Is John Urschel’s Beautiful Mind at Risk?

In August, at the Baltimore Ravens’ training camp, offensive lineman John Urschel suffered a concussion — sparking one of the most interesting stories in the ongoing debate over brain injuries in the NFL. While every player has plenty to lose from head trauma, Urschel is unique: He’s the only one who stands to ruin his sideline career as an internationally recognized mathematician. Last year, after helping the Ravens to the playoffs, he published a paper, “A Cascadic Multigrid Algorithm for Computing the Fiedler Vector of Graph Laplacians,” in an academic journal.

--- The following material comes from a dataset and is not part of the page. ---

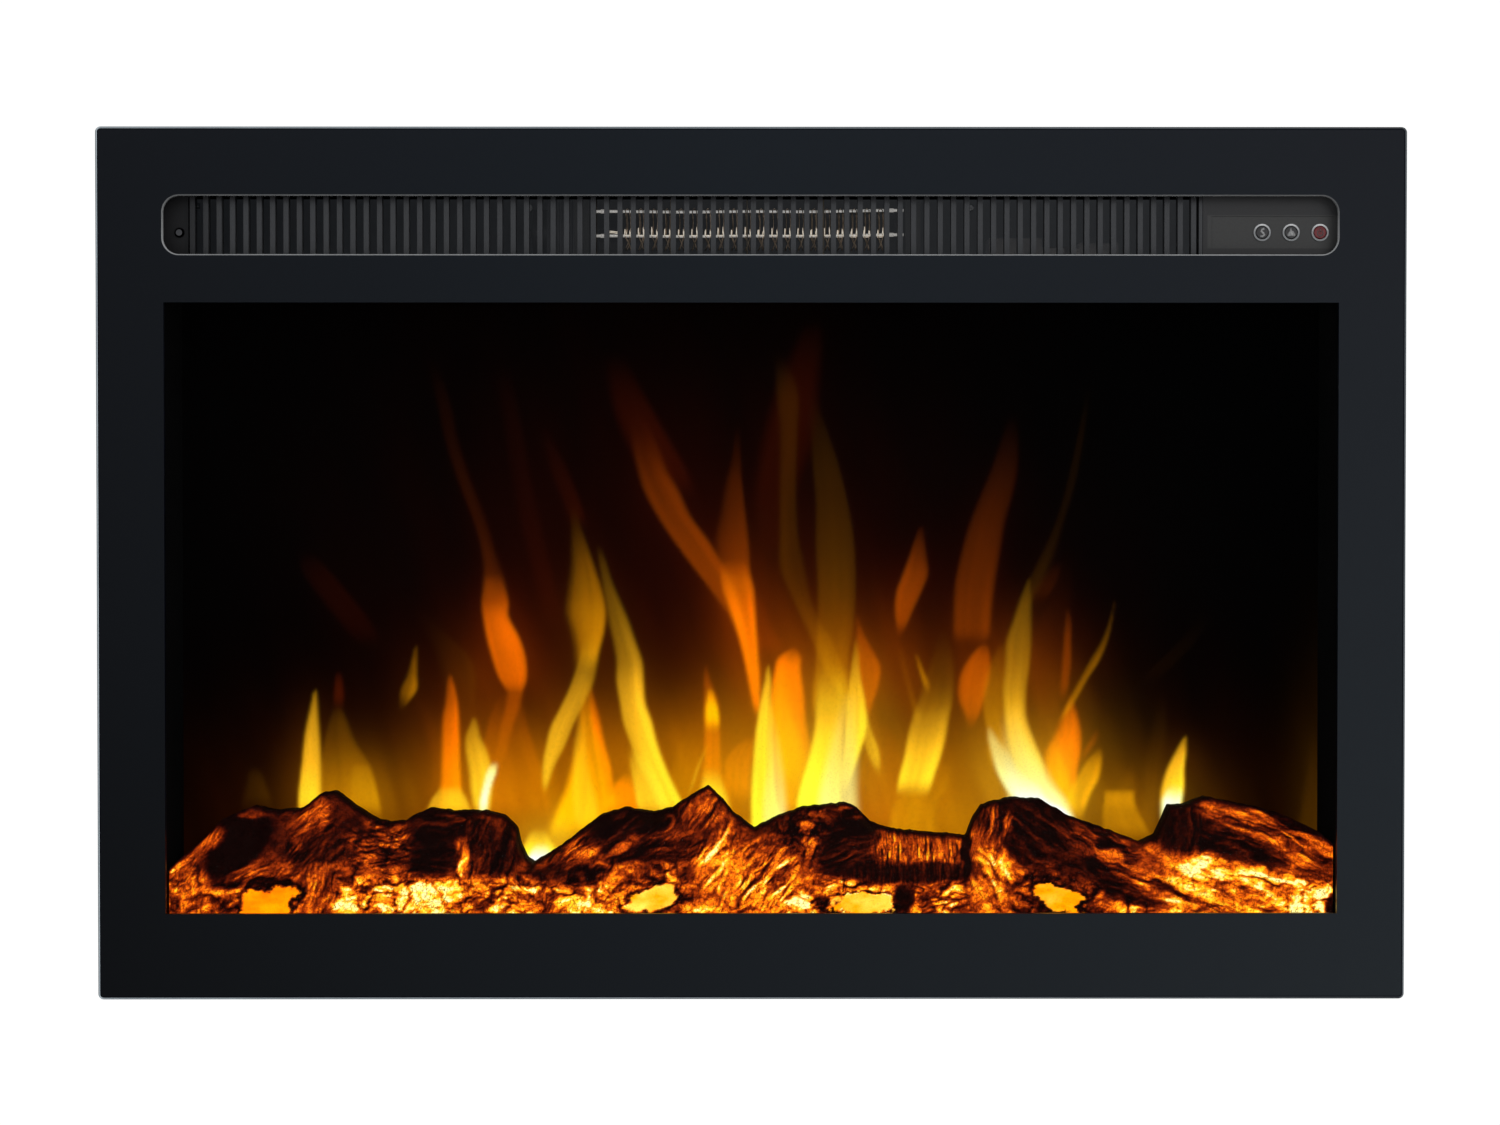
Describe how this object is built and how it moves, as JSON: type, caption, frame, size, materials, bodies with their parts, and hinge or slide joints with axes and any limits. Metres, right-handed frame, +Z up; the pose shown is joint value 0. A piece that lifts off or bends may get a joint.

“It’s very rare for your thesis to be publishable,” says Penn State math professor Ludmil Zikatanov. “The journal would be a very nice place to publish when you’re faculty — let alone a student.”
Urschel’s math prowess has made him a star — he tweets as @MathMeetsFball — while stirring controversy: Why would a math genius risk his talent in favor of the game? In an essay for The Players’ Tribune, Urschel wrote, “Objectively, I shouldn’t.” He claims he isn’t playing for money — he says he lives on less than $25,000 a year — or status. The allure is primal. “I love hitting people,” he wrote. “This is a feeling I’m (for lack of a better word) addicted to.” As a result, he still plans to play this season — underscoring the murkiness of the debate on head trauma. Even for players who now recognize the game’s risks, the highs of being a pro football player are hard to replace.
“I’ve fallen in love with the sport,” Urschel says. “Right now, not playing football isn’t an option for me.”